• _INFORMATION PROVIDED_
........
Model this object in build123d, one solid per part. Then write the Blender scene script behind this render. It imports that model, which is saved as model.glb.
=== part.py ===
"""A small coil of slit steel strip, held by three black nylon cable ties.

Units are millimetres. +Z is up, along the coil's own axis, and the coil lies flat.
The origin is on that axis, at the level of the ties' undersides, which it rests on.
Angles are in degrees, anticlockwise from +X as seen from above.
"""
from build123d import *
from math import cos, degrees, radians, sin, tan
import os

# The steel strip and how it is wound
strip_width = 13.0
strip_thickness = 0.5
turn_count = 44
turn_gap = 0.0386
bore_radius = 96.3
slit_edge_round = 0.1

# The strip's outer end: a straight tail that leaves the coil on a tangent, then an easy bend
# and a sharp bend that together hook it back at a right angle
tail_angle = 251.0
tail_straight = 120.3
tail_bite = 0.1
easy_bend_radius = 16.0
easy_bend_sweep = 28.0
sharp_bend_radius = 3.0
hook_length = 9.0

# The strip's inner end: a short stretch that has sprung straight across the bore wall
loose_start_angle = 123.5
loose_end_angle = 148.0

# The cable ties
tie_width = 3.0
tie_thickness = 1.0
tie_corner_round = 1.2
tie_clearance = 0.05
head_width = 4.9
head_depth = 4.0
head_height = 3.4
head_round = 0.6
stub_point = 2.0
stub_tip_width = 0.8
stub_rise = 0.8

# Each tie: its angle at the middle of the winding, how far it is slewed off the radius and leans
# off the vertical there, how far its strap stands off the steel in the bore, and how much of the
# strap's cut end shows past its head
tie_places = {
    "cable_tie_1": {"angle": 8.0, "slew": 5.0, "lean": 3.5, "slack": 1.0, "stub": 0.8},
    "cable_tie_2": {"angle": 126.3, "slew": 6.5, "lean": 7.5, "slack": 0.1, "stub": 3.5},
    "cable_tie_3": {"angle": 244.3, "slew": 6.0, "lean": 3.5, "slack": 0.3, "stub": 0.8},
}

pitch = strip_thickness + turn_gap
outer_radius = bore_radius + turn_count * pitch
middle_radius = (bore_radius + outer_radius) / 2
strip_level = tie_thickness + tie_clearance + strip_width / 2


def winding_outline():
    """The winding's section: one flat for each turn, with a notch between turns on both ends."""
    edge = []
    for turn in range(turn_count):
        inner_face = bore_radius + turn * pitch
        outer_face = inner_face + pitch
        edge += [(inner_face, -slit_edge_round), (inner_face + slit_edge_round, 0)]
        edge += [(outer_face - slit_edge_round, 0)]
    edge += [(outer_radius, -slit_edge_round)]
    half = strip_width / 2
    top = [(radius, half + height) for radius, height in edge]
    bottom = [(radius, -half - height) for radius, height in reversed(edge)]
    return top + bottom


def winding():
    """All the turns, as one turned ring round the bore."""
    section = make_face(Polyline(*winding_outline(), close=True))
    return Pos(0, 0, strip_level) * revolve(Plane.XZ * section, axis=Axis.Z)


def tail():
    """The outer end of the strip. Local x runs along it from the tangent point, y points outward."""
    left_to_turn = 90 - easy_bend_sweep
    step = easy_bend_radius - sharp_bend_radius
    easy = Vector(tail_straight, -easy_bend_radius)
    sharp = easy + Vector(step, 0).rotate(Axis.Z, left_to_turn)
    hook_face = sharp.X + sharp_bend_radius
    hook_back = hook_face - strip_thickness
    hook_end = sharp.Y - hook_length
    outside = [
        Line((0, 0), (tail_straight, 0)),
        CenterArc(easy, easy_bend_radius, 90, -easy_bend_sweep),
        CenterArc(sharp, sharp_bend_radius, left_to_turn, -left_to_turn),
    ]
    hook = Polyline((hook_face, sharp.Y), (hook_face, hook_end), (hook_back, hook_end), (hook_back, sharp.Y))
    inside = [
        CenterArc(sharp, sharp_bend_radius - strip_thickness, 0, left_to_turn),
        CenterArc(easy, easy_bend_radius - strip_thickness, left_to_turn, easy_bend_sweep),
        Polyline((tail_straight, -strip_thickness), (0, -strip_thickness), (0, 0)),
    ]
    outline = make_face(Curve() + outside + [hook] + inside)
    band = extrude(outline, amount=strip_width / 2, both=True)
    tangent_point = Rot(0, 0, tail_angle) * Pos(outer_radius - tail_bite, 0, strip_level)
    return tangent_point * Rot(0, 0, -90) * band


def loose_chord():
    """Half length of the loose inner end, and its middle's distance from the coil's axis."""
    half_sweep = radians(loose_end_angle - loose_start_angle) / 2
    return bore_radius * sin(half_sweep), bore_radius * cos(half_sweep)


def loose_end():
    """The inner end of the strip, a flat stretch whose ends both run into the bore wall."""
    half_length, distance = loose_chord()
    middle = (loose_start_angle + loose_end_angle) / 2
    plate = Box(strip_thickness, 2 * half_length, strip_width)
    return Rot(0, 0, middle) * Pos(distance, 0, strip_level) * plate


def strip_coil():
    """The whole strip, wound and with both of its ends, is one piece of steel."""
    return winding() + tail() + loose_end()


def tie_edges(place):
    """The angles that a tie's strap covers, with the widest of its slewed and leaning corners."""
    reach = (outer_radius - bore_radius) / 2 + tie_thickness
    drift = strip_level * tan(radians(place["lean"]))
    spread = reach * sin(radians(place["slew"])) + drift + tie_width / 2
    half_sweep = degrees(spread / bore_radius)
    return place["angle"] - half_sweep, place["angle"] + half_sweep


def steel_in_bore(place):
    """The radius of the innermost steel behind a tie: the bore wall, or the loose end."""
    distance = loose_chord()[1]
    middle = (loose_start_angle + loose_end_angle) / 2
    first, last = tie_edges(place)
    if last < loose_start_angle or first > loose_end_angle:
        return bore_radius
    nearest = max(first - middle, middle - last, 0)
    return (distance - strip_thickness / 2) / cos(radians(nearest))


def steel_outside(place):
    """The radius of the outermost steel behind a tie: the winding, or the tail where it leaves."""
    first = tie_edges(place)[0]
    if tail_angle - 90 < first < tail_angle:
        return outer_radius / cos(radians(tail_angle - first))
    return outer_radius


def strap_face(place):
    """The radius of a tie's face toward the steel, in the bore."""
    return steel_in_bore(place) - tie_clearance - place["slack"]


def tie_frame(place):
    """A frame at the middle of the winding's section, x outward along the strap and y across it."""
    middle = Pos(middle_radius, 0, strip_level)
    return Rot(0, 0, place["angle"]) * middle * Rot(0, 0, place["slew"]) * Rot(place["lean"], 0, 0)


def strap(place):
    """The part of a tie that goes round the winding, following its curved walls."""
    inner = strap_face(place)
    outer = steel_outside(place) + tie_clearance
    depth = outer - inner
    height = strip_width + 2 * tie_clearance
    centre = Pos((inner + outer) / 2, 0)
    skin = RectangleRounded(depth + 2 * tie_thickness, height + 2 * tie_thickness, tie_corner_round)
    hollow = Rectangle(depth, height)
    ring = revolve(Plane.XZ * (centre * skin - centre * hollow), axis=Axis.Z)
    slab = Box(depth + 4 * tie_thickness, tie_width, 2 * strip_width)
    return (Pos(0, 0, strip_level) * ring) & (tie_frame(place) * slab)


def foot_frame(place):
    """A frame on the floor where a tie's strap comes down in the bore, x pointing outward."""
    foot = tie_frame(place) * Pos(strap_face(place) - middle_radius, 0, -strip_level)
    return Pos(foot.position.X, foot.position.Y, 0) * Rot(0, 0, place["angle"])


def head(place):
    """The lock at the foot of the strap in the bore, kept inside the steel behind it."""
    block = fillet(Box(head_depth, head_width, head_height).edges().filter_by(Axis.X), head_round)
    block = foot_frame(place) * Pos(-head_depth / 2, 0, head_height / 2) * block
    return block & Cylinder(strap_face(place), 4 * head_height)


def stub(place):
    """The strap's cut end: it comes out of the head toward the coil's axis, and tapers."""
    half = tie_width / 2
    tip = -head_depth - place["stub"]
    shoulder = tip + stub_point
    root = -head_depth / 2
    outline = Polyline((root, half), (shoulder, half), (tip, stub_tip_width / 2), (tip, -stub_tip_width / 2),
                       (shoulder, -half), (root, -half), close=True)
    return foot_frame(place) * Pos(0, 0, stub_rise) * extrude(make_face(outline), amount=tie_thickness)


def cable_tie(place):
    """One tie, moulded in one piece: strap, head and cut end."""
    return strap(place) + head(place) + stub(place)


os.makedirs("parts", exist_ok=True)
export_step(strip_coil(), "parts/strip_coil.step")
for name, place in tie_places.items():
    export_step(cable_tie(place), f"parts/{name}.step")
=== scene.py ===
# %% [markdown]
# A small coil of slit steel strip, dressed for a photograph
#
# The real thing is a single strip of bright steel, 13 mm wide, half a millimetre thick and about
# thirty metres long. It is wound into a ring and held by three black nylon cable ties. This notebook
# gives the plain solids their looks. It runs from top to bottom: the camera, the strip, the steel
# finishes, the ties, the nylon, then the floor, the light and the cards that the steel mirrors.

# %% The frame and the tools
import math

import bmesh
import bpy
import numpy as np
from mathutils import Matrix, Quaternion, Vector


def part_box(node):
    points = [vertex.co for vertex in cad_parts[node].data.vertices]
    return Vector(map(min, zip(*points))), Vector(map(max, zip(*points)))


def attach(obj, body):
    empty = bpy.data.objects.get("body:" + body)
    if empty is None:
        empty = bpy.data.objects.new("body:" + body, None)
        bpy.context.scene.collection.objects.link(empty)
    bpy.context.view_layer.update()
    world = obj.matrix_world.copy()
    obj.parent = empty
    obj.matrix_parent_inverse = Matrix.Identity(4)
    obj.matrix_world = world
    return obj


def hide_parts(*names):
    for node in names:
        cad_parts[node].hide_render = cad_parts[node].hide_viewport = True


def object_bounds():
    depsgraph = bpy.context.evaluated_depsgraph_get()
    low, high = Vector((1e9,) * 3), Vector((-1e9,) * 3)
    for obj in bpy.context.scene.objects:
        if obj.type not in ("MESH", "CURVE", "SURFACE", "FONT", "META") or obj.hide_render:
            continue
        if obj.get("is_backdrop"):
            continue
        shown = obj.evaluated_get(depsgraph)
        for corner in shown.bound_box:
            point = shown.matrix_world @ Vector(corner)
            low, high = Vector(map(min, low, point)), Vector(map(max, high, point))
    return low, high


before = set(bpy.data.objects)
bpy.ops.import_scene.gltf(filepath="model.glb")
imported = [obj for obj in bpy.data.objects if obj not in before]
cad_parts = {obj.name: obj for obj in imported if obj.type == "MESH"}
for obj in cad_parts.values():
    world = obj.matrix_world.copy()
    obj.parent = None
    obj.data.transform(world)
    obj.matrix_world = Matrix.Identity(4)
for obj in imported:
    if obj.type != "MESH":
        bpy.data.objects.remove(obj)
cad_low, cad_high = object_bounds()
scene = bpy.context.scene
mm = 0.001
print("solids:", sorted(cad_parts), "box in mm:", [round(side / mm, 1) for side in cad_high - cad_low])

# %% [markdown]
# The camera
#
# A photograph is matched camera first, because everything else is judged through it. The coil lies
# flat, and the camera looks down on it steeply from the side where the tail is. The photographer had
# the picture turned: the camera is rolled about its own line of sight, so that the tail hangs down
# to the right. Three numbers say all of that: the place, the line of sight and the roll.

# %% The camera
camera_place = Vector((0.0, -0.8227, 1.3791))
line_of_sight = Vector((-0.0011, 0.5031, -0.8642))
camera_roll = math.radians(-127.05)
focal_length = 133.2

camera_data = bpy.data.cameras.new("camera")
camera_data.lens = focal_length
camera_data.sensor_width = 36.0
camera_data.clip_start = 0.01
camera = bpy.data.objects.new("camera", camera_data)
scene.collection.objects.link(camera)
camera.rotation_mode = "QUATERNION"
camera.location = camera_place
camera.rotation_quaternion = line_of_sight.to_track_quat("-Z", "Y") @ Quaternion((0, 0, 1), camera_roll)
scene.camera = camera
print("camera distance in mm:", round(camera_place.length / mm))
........
• _WRITTEN PROBLEM_
From the line with "obj.parent = empty" through the line with "before = set(bpy.data.objects)", set down every line exactly and nothing besides.

• _FULL RESPONSE_
    obj.parent = empty
    obj.matrix_parent_inverse = Matrix.Identity(4)
    obj.matrix_world = world
    return obj


def hide_parts(*names):
    for node in names:
        cad_parts[node].hide_render = cad_parts[node].hide_viewport = True


def object_bounds():
    depsgraph = bpy.context.evaluated_depsgraph_get()
    low, high = Vector((1e9,) * 3), Vector((-1e9,) * 3)
    for obj in bpy.context.scene.objects:
        if obj.type not in ("MESH", "CURVE", "SURFACE", "FONT", "META") or obj.hide_render:
            continue
        if obj.get("is_backdrop"):
            continue
        shown = obj.evaluated_get(depsgraph)
        for corner in shown.bound_box:
            point = shown.matrix_world @ Vector(corner)
            low, high = Vector(map(min, low, point)), Vector(map(max, high, point))
    return low, high


before = set(bpy.data.objects)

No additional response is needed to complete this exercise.